Who cares? Who cares about these details? If that was the content of general relativity, general relativity would be boring. General relativity is interesting not because of its data, but because it tells us that as far as we know today, the best way of conceptualizing space-time is as a curved object. It gives us a better way of grasping reality than Newtonian mechanics, because it tells us that there can be black holes, because it tells us there’s a Big Bang. This is the content of the scientific theory.

So summarizing, I think science is not about data; it’s not about the empirical content, about our vision of the world. It’s about overcoming our own ideas, and about going beyond common sense continuously. Science is a continuous challenge of common sense, and the core of science is not certainty, it’s continuous uncertainty. I would even say the joy of taking what we think, being aware that in everything we think, there are probably still an enormous amount of prejudices and mistakes, and try to learn to look a little bit larger, knowing that there is always a larger point of view that we’ll expect in the future.
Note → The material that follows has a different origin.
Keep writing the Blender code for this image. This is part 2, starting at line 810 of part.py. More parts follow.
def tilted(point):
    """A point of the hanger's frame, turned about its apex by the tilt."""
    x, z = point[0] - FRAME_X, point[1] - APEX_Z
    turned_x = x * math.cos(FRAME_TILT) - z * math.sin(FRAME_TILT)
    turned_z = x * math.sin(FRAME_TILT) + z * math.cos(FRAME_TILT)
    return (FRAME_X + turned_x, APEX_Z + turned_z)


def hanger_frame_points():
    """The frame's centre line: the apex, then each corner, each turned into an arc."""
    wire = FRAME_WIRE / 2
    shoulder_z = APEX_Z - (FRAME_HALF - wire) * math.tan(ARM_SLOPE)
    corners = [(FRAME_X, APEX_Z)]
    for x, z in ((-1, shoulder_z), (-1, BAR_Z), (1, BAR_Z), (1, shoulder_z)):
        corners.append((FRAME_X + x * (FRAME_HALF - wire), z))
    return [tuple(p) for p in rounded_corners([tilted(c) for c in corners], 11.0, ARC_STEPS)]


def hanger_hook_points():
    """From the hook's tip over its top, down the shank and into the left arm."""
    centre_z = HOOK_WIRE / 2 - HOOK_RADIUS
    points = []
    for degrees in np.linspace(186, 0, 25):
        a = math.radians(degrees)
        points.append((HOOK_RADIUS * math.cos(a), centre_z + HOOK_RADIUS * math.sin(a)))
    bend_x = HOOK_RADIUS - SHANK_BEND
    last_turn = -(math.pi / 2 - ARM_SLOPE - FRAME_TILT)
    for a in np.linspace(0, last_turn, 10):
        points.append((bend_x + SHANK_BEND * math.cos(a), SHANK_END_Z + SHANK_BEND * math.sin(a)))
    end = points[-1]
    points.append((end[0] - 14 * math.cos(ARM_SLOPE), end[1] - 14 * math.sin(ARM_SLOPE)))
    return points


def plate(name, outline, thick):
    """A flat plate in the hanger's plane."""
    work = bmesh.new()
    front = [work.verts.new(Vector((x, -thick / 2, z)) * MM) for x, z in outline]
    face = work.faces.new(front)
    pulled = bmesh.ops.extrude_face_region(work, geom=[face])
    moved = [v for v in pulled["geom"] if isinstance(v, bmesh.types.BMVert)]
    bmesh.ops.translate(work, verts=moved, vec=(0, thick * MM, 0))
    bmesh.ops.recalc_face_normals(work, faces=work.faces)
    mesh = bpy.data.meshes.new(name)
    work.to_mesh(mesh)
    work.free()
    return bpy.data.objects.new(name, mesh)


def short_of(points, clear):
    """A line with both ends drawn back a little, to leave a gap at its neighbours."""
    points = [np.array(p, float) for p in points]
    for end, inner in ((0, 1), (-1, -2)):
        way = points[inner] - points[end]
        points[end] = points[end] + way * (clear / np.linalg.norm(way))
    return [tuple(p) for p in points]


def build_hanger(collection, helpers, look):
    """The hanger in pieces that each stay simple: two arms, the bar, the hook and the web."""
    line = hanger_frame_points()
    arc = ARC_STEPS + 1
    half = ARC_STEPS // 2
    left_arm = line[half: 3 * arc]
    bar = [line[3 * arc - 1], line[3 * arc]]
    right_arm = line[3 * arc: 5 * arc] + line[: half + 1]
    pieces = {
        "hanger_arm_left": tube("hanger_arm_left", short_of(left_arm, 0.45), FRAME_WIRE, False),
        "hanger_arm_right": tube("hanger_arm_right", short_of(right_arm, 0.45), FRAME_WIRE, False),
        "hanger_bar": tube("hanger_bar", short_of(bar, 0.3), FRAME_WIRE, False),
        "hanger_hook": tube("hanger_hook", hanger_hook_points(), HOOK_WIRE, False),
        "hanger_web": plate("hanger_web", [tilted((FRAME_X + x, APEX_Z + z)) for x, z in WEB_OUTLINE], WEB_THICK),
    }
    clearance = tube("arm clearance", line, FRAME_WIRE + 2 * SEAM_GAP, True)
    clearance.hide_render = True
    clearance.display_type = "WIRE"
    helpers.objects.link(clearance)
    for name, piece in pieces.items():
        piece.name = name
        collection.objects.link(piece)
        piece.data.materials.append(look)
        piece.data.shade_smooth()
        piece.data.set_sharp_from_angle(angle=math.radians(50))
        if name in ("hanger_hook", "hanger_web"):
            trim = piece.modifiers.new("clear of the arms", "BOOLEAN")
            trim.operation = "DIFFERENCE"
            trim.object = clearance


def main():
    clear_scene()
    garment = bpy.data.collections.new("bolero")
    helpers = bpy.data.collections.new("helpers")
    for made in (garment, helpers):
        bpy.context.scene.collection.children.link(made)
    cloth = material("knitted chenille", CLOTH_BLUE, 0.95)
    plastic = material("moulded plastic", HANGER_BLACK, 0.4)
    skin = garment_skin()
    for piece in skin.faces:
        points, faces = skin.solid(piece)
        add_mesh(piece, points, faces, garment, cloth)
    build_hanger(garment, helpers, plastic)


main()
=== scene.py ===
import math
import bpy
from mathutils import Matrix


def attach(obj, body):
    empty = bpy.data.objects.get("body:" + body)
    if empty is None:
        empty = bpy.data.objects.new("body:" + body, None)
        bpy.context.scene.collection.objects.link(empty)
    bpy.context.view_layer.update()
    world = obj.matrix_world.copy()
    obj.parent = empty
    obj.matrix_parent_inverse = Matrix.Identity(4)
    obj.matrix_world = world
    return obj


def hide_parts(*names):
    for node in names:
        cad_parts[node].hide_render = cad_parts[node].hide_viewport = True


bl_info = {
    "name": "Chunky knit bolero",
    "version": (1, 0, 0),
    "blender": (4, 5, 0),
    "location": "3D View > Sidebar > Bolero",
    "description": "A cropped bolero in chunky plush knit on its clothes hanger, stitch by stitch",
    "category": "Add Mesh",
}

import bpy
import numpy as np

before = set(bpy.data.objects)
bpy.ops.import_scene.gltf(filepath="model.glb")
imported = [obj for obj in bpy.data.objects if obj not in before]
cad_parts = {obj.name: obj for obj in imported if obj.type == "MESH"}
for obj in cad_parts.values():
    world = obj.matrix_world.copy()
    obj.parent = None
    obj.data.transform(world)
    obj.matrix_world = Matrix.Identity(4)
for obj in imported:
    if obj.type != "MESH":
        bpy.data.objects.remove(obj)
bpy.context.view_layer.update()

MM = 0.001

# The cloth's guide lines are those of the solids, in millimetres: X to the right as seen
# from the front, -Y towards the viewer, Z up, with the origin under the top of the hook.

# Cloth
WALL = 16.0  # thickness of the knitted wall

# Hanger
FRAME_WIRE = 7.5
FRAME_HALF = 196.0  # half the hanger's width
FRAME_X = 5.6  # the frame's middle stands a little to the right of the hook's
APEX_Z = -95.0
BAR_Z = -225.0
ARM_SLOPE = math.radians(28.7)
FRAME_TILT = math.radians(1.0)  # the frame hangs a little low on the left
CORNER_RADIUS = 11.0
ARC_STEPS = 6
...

This may take me to another point, which is should a scientist think about philosophy, or not? It’s sort of the fashion today to discard philosophy, to say now we have science, we don’t need philosophy. I find this attitude very naïve for two reasons. One is historical. Just look back. Heisenberg would have never done quantum mechanics without being full of philosophy. Einstein would have never done relativity without having read all the philosophers and have a head full of philosophy. Galileo would never have done what he had done without having a head full of Plato. Newton thought of himself as a philosopher, and started by discussing this with Descartes, and had strong philosophical ideas.

But even Maxwell, Boltzmann, I mean, all the major steps of science in the past were done by people who were very aware of methodological, fundamental, even metaphysical questions being posed. When Heisenberg does quantum mechanics, he is in a completely philosophical mind. He says in classical mechanics there’s something philosophically wrong, there’s not enough emphasis on empiricism. It is exactly this philosophical reading of him that allows him to construct this fantastically new physical theory, scientific theory, which is quantum mechanics.

The divorce between this strict dialogue between philosophers and scientists is very recent, and somehow it’s after the war, in the second half of the 20th century. It has worked because in the first half of the 20thcentury, people were so smart. Einstein and Heisenberg and Dirac and company put together relativity and quantum theory and did all the conceptual work. The physics of the second half of the century has been, in a sense, a physics of application of the great ideas of the people of the ’30s, of the Einsteins and the Heisenbergs.

I think that the scientists who say I don’t care about philosophy, it’s not true they don’t care about philosophy, because they have a philosophy. They are using a philosophy of science. They are applying a methodology. They have a head full of ideas about what is the philosophy they’re using; just they’re not aware of them, and they take them for granted, as if this was obvious and clear. When it’s far from obvious and clear. They are just taking a position without knowing that there are many other possibilities around that might work much better, and might be more interesting for them.

I think there is narrow-mindedness, if I might say so, in many of my colleague scientists that don’t want to learn what is being said in the philosophy of science. There is also a narrow-mindedness in a lot of probably areas of philosophy and the humanities in which they don’t want to learn about science, which is even more narrow-minded. Somehow cultures reach, enlarge. I’m throwing down an open door if I say it here, but restricting our vision of reality today on just the core content of science or the core content of humanities is just being blind to the complexity of reality that we can grasp from a number of points of view, which talk to one another enormously, and which I believe can teach one another enormously.

JC comment:  This essay resonated with me, since I am struggling to understand why climate science doesn’t seem to me to be working so well.  Apart from the politicization of climate science, which has torqued the science in unfortunate ways, I have an (unformulated) sense that we are missing something in the way we are approaching this very complex scientific problem.  The schism between philosophy and science is arguably one of the problems.  I have been grappling with this issue in an ad hoc way:  at Climate Etc., there have been over 30 posts with the tag ‘scientific method‘, and scads more about uncertainty.  Some of you have little patience for this type of post, and are hard core empiricists (‘show us the data’).  But making progress on any scientific issue (especially one as complex as climate change) requires much more than data, and I hope that Rovelli’s essay provokes you to think more broadly about this topic.